Acting as his own cinematographer, Cuarón films "Roma" in lustrous black-and-white, dwelling in the small, nostalgic details before gradually allowing slivers of Mexico's broader social and political canvas to creep in. But the country's political turmoil remains in the background, affecting the characters only occasionally, as when Cleo gets caught in a student protest that grows violent during one of the film's more suspenseful sequences.

In his impeccably composed widescreen images, Cuarón uses deep-focus and long tracking shots to follow Cleo from room to room and through the city streets. The film's impressive sound design complements the immersive feeling.

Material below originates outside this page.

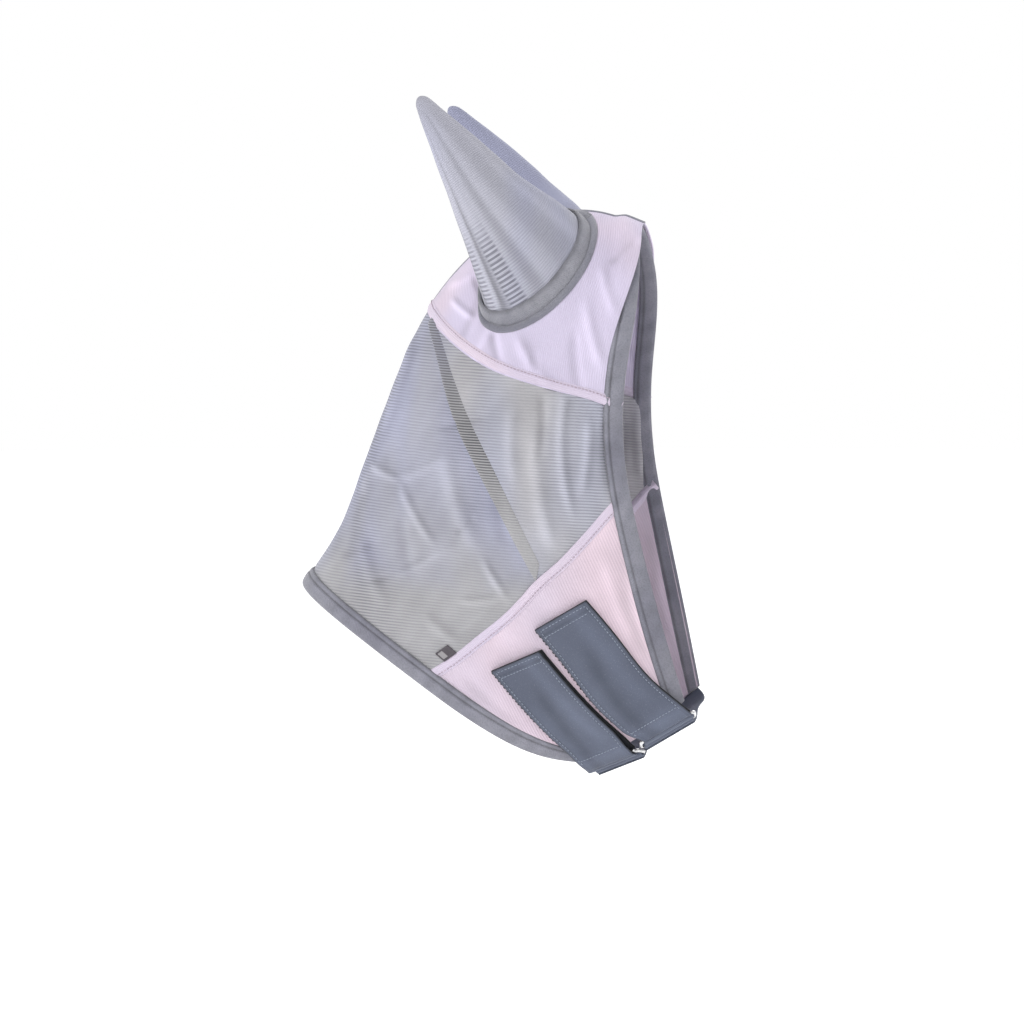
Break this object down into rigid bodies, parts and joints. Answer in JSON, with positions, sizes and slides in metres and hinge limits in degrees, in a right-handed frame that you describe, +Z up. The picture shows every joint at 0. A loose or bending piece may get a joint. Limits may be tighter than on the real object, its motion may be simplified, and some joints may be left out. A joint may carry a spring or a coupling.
{
  "type": "fly mask",
  "caption": "Horse fly mask with ear covers, see-through mesh over the eyes and sides, padded edges and hook-and-loop straps under the jaw.",
  "frame": {"origin": "inside of the crown at the top of the poll, in the mask's middle plane", "axes": "-X the way the horse looks, -Y to the horse's left, +Z up"},
  "size_m": [0.3398, 0.2066, 0.5525],
  "materials": {
    "binding": "soft padded knit",
    "cheek": "smooth pink knit",
    "crown": "fine ribbed pink knit",
    "dart": "dark stitched seam",
    "ear_band": "soft padded knit",
    "ear_knit": "fine ribbed grey knit",
    "face_mesh": "fine ribbed open mesh",
    "hook_tape": "black hook tape",
    "label": "woven, blank",
    "loop_tape": "black loop tape",
    "ring": "polished wire",
    "side_mesh": "fine ribbed open mesh",
    "webbing": "dark slate twill with pale stitching"
  },
  "bodies": {
    "mask": {"cheek_left": "cheek", "cheek_right": "cheek", "crown_left": "crown", "crown_right": "crown", "dart_seam_left": "dart", "dart_seam_right": "dart", "ear_band_left": "ear_band", "ear_band_right": "ear_band", "ear_sleeve_inner_left": "ear_knit", "ear_sleeve_inner_right": "ear_knit", "ear_sleeve_outer_left": "ear_knit", "ear_sleeve_outer_right": "ear_knit", "face_mesh": "face_mesh", "loop_tape_front": "loop_tape", "loop_tape_rear": "loop_tape", "nose_binding": "binding", "poll_binding": "binding", "rear_binding": "binding", "ring_tab_front": "webbing", "ring_tab_rear": "webbing", "side_label": "label", "side_mesh_left": "side_mesh", "side_mesh_right": "side_mesh", "strap_base_front": "webbing", "strap_base_rear": "webbing", "strap_fold_front": "webbing", "strap_fold_rear": "webbing"},
    "ear_left": {"ear_outer_left": "ear_knit", "ear_inner_left": "ear_knit"},
    "ear_right": {"ear_outer_right": "ear_knit", "ear_inner_right": "ear_knit"},
    "flap_rear": {"flap_rear": "webbing", "hook_tape_rear": "hook_tape"},
    "flap_front": {"flap_front": "webbing", "hook_tape_front": "hook_tape"},
    "ring_rear": {"ring_rear": "ring"},
    "ring_front": {"ring_front": "ring"}
  },
  "joints": [
    {"name": "ear_left_swing", "type": "hinge", "parent": "mask", "child": "ear_left", "pos_m": [-0.04074, -0.05626, -0.04543], "axis": [0, 1, 0], "range_deg": [-12, 20]},
    {"name": "ear_right_swing", "type": "hinge", "parent": "mask", "child": "ear_right", "pos_m": [-0.04074, 0.05626, -0.04543], "axis": [0, 1, 0], "range_deg": [-12, 20]},
    {"name": "flap_rear_peel", "type": "hinge", "parent": "mask", "child": "flap_rear", "pos_m": [0.06691, -0.05963, -0.40941], "axis": [0.8204, 0.3003, 0.4865], "range_deg": [0, 140], "deforming": ["strap_fold_rear"]},
    {"name": "flap_front_peel", "type": "hinge", "parent": "mask", "child": "flap_front", "pos_m": [0.02017, -0.05233, -0.43848], "axis": [0.8725, -0.2902, 0.3931], "range_deg": [0, 140], "deforming": ["strap_fold_front"]},
    {"name": "ring_rear_tilt", "type": "hinge", "parent": "mask", "child": "ring_rear", "pos_m": [0.06567, -0.04778, -0.41463], "axis": [0.8204, 0.3003, 0.4865], "range_deg": [-2, 2]},
    {"name": "ring_front_tilt", "type": "hinge", "parent": "mask", "child": "ring_front", "pos_m": [0.02523, -0.04064, -0.44107], "axis": [0.8725, -0.2902, 0.3931], "range_deg": [-2, 2]}
  ]
}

A first-time actress, the luminous Aparicio invests Cleo with a quiet strength; with her deeply expressive eyes, she make us feel every emotion even when Cleo chooses not to vocalize them. It's a wonderful, intuitive performance that hopefully will get the recognition it deserves.

In interviews, Cuarón has called "Roma" a tribute to the women who raised him (he dedicates the film to Libo, the nanny who lived with Cuarón's family when he was a child), and what a lovely tribute it is. Supported by Aparicio's beautiful performance, "Roma" draws together the epic and the intimate in the way Cuarón does so well, growing from the sum of its parts into an altogether stunning achievement.